Only one victim has been formally identified so far: 23-year-old Syrian refugee Mohammad Alhajali.
He came to Britain in 2014 with his older brother Omar.
Alhajali was a civil engineering student at West London University and lived on the 14th floor.
The Home Office interior ministry has made contact with his family and is assisting them in travelling to Britain.
Omar - who was with his brother in the flat - survived the fire after they were separated on the way out.
The Sunday Times described the disaster as "a massive safety failure" and "avoidable".
"For those victims not to have died in vain, we have to make sure that nothing like this ever happens again," the broadsheet said.
The Sun called the inferno "the most unforgivable tragedy of our age.
"The anger that such an appalling thing could happen in a modern capital city is entirely justified." The Sunday Telegraph urged May to communicate leadership.
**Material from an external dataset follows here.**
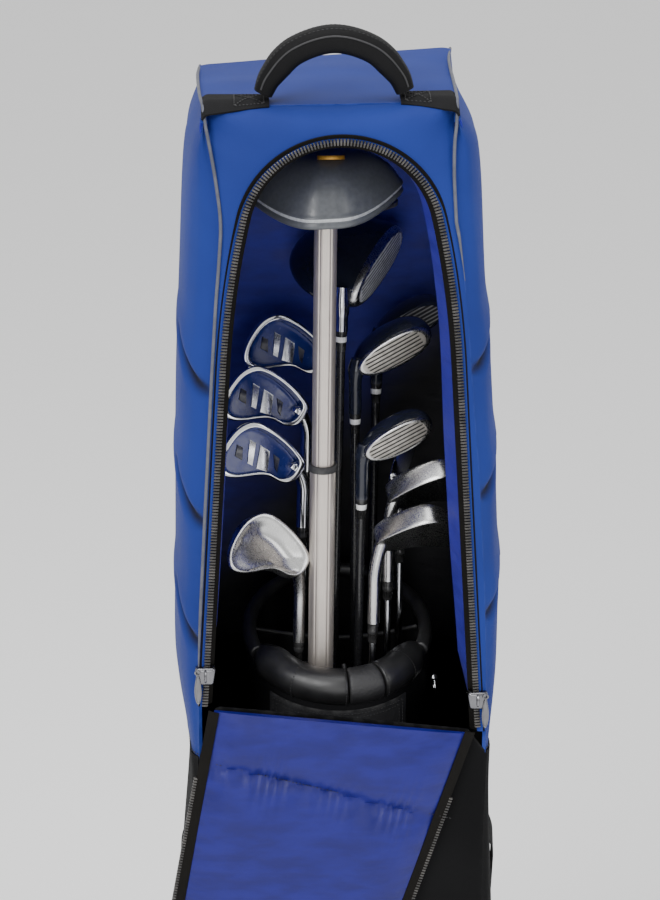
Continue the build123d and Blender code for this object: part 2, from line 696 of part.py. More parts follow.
def build_rod():
    """The telescoping rod, its lock and its cushioned head."""
    parts = {}
    lower_end = joint_along - collar_height
    foot = Cylinder(rod_foot_diameter / 2, rod_foot_height) - Pos(0, 0, tube_wall * 2) * Cylinder(
        lower_tube_diameter / 2, rod_foot_height)
    parts["rod_foot"] = along_rod(foot, rod_foot_height / 2 + club_floor_gap)
    lower_from = tube_wall * 2 + club_floor_gap
    button_z = joint_along - collar_height - button_housing
    turn = Rot(-90, 0, 0)
    window = along_rod(turn * Cylinder(button_diameter / 2 + tube_fit, 4 * lower_tube_diameter,
                                       align=(Align.CENTER, Align.CENTER, Align.MIN)), button_z)
    parts["rod_lower_tube"] = tube_between(lower_tube_diameter, lower_from, lower_end) - window
    collar = Cylinder(lower_tube_diameter / 2 + collar_wall / 2, collar_height) - Cylinder(
        upper_tube_diameter / 2 + tube_fit, collar_height)
    parts["rod_seal_ring"] = along_rod(collar, joint_along - collar_height / 2)
    rod_end = rod_length - 2 * head_wall
    parts["rod_upper_tube"] = tube_between(upper_tube_diameter, joint_along - rod_overlap, rod_end)
    housing = turn * (Pos(0, 0, lower_tube_diameter / 2 + button_proud) * (
        Cylinder(button_housing / 2, 2 * button_proud) - Cylinder(button_diameter / 2 + tube_fit,
                                                                  2 * button_proud)))
    round_tube = Cylinder(lower_tube_diameter / 2 + tube_fit / 2, 4 * button_housing)
    flange_room = turn * (Pos(0, 0, lower_tube_diameter / 2 + button_proud) * Cylinder(
        button_housing / 2 - tube_wall, 2 * button_travel + 2 * button_flange))
    parts["rod_lock_housing"] = along_rod(housing - round_tube - flange_room, button_z)
    shoe_from = upper_tube_diameter / 2 + tube_fit + button_travel
    shoe_to = lower_tube_diameter / 2 + 2 * button_proud + 2 * button_travel
    button = turn * (Pos(0, 0, (shoe_from + shoe_to) / 2) * Cylinder(button_diameter / 2,
                                                                     shoe_to - shoe_from))
    flange_at = lower_tube_diameter / 2 + button_proud + button_travel + button_flange / 2
    button += turn * (Pos(0, 0, flange_at - tube_fit) * Cylinder(
        button_housing / 2 - tube_wall - tube_fit, button_flange))
    parts["rod_lock_button"] = along_rod(button, button_z)
    spring_from = lower_tube_diameter / 2 + spring_wire
    spring_to = flange_at - tube_fit - button_flange / 2
    coil = Helix(pitch=(spring_to - spring_from - spring_wire) / spring_turns,
                 height=spring_to - spring_from - spring_wire, radius=button_diameter / 2 + spring_wire)
    wire = sweep(Plane(origin=coil @ 0, z_dir=coil % 0) * Circle(spring_wire / 2), path=coil)
    wire = turn * (Pos(0, 0, spring_from + spring_wire / 2) * wire)
    parts["rod_button_spring"] = along_rod(wire, button_z)
    parts.update(build_rod_head())
    return parts


def build_rod_head():
    """Cushioned head on top of the upper tube."""
    parts = {}
    base = rod_length - head_wall
    shell = dome_cap(0, head_edge_height) - dome_cap(head_wall, head_edge_height)
    socket = Cylinder(upper_tube_diameter / 2 + hub_socket_wall, hub_socket_height,
                      align=(Align.CENTER, Align.CENTER, Align.MIN))
    socket &= dome_cap(head_wall + seam_gap, head_edge_height)
    room = Cylinder(upper_tube_diameter / 2 + seam_gap / 4, head_wall, align=(Align.CENTER, Align.CENTER,
                                                                             Align.MAX))
    plate = extrude(head_outline(head_wall + seam_gap), amount=head_wall)
    socket = (socket + plate) - Pos(0, 0, head_wall / 2) * room
    top_z = head_edge_height + head_dome
    oval = extrude(Ellipse(plug_size[0] / 2, plug_size[1] / 2), amount=plug_height)
    oval = Pos(0, head_back / 8, top_z - plug_height) * oval
    pocket = extrude(Ellipse(plug_size[0] / 2 + seam_gap / 2, plug_size[1] / 2 + seam_gap / 2),
                     amount=2 * plug_height)
    shell -= Pos(0, head_back / 8, top_z - plug_height - seam_gap / 2) * pocket
    bead = extrude(head_outline(-bead_diameter / 2), amount=bead_diameter)
    bead -= extrude(head_outline(-seam_gap / 2), amount=bead_diameter)
    parts["rod_head_shell"] = along_rod(shell, base)
    parts["rod_head_core"] = along_rod(socket, base)
    parts["rod_head_plug"] = along_rod(oval, base)
    parts["rod_head_bead"] = along_rod(bead, base)
    return parts


# ---- clubs ----
def wood_head(sort):
    """Wood or hybrid head with its neck: the sole is up, the face toward -Y."""
    length, depth, height, lead, neck = wood_sizes[sort]
    shares = ((0.0, 0.80), (-0.28, 1.0), (-0.72, 0.86), (-1.0, 0.42))
    slices = [Pos(0, 0, height * at) * Ellipse(length / 2 * grow, depth / 2 * grow) for at, grow in shares]
    body = loft(slices)
    flat = Pos(0, -depth * 0.44 - depth / 2, -height / 2) * Box(2 * length, depth, 2 * height)
    body = body - flat
    body = Rot(0, -lie_rise, 0) * (Pos(length / 2 - lead, depth * 0.44 - lead, 0) * body)
    tube = Pos(0, 0, -neck / 2 - lead / 2) * Cylinder(hosel_diameter / 2, neck)
    return body + tube


def iron_head(sort):
    """Iron or wedge head with its hosel: the sole is up, the face toward -Y."""
    length, toe, heel, sole, top, loft_angle, hosel = iron_sizes[sort]
    lean = radians(loft_angle)
    face_y, face_z = toe * sin(lean), -toe * cos(lean)
    section = Polygon((0, 0), (face_y, face_z), (face_y + top * cos(lean), face_z + top * sin(lean)),
                      (sole, 0), align=None)
    bar = Pos(length / 2, 0, 0) * extrude(Plane.YZ * section, amount=length / 2, both=True)
    outline = Polygon((0, 0), (length * 0.94, 0), (length, toe * 0.7), (length * 0.86, toe), (length * 0.1, heel),
                      align=None)
    outline = fillet(outline.vertices().sort_by(Axis.X)[-3:], toe / 6)
    face_plane = Plane(origin=(0, 0, 0), x_dir=(1, 0, 0), z_dir=(0, -cos(lean), -sin(lean)))
    cutter = face_plane.location * extrude(outline, amount=toe, both=True)
    if (cutter & bar).volume < bar.volume / 4:
        cutter = face_plane.location * extrude(mirror(outline, about=Plane.XZ), amount=toe, both=True)
    blade = bar & cutter
    blade = Rot(0, -lie_rise, 0) * (Pos(-hosel_diameter / 4, -hosel_diameter / 2, 0) * blade)
    tube = Pos(0, 0, -hosel / 2 - hosel_diameter / 2) * Cylinder(hosel_diameter / 2, hosel)
    return blade + tube


def build_club(name):
    """One club: head, ferrule, shaft and grip, standing head up in the golf bag."""
    sort, head_point, butt_point, azimuth = club_places[name]
    butt = Vector(*butt_point, rod_foot_z + club_floor_gap)
    head_at = Vector(*head_point)
    up = (head_at - butt).normalized()
    toe = Vector(cos(radians(azimuth)), sin(radians(azimuth)), 0)
    toe = (toe - up * toe.dot(up)).normalized()
    place = Plane(origin=head_at, x_dir=toe, z_dir=up)
    wood = sort in wood_sizes
    head = wood_head(sort) if wood else iron_head(sort)
    neck = wood_sizes[sort][4] + wood_sizes[sort][3] / 2 if wood else iron_sizes[sort][6] + hosel_diameter / 2
    length = (head_at - butt).length
    ferrule_low = -neck - ferrule_length
    grip_high = -length + grip_length
    ferrule = Pos(0, 0, -neck - ferrule_length / 2) * Cone(shaft_diameter / 2 + 0.3, ferrule_diameter / 2,
                                                          ferrule_length)
    shaft = Pos(0, 0, (ferrule_low + grip_high) / 2) * Cylinder(shaft_diameter / 2, ferrule_low - grip_high)
    grip = Pos(0, 0, grip_high - grip_length / 2) * Cone(grip_butt_diameter / 2, grip_mouth_diameter / 2,
                                                        grip_length)
    return place.location * group([head, ferrule, shaft, grip])


def build_all():
    """Every node by name."""
    parts = {}
    parts.update(build_base())
    left_wheel, left_axle, left_bracket = build_wheel(-1)
    right_wheel, right_axle, right_bracket = build_wheel(1)
    parts.update(left_wheel)
    parts.update(right_wheel)
    parts["wheel_axles"] = group([left_axle, right_axle])
    parts["wheel_brackets"] = group([left_bracket, right_bracket])
    parts.update(build_cover())
    parts.update(build_zip_and_flap())
    parts.update(build_slider(-1))
    parts.update(build_slider(1))
    parts.update(build_handle())
    parts.update(build_golf_bag())
    parts.update(build_rod())
    for name in club_places:
        parts[name] = build_club(name)
    return parts


os.makedirs("parts", exist_ok=True)
for node, body in build_all().items():
    export_step(body, "parts/" + node + ".step")
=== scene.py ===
"""Looks of a wheeled golf travel cover that stands open with a golf bag, clubs and a support rod."""
import logging
import math
from contextlib import contextmanager
from dataclasses import dataclass
from enum import Enum
from typing import Callable, Iterator, Sequence

import bpy
import numpy as np
from mathutils import Matrix, Vector


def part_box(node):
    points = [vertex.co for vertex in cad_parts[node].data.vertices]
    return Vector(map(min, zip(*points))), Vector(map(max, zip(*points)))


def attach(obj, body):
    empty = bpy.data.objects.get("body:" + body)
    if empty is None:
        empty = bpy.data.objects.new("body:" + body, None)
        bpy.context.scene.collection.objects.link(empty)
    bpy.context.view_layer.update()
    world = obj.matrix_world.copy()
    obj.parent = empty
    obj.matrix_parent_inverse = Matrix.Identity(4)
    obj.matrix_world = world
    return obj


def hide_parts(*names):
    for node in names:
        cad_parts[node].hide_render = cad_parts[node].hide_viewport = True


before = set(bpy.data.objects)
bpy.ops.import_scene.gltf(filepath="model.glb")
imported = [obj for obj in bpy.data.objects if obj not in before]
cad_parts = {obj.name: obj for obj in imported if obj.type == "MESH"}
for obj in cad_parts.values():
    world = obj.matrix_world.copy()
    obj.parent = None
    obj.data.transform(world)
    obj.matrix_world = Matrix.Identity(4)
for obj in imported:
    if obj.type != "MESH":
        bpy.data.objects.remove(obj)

LOG = logging.getLogger("travel_cover")
MM = 0.001
Surface = Callable[[np.ndarray, np.ndarray], np.ndarray]
Colour = tuple[float, float, float]


class Body(Enum):
    """Bodies of the frame that pieces ride on."""
    COVER = "cover"
    FLAP = "flap"
    HANDLE = "handle"
    ROD = "upper_rod"


# ---------------------------------------------------------------- making meshes
def deselect_all() -> None:
    """Leave no object selected or active in edit mode."""
    if bpy.context.object and bpy.context.object.mode != "OBJECT":
        bpy.ops.object.mode_set(mode="OBJECT")
    bpy.ops.object.select_all(action="DESELECT")


def pick(piece: bpy.types.Object) -> None:
    """Make one object the selected and active one."""
    deselect_all()
    piece.select_set(True)
    bpy.context.view_layer.objects.active = piece


def named(name: str) -> bpy.types.Object:
    """Name the active object and its mesh, and return it."""
    piece = bpy.context.object
    piece.name = name
    piece.data.name = name
    return piece


def coordinates(piece: bpy.types.Object) -> np.ndarray:
    """Vertex places of a mesh as rows of x, y, z."""
    flat = np.empty(len(piece.data.vertices) * 3)
    piece.data.vertices.foreach_get("co", flat)
    return flat.reshape(-1, 3)


def place_vertices(piece: bpy.types.Object, places: np.ndarray) -> None:
    """Put a mesh's vertices at the given rows of x, y, z."""
    piece.data.vertices.foreach_set("co", np.ascontiguousarray(places, float).ravel())
    piece.data.update()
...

"After a tragedy of truly national dimensions like this, the prime minister cannot simply behave like a grey-faced executive at a company who has been confronted by a public relations foul-up."
Meanwhile pop music mogul Simon Cowell was organising a recording Sunday of Simon and Garfunkel's hit "Bridge Over Troubled Water" in a bid to raise money to help those caught up in the blaze.
Emeli Sande, Stereophonics singer Kelly Jones, Rita Ora, Leona Lewis and Pixie Lott were among those taking part.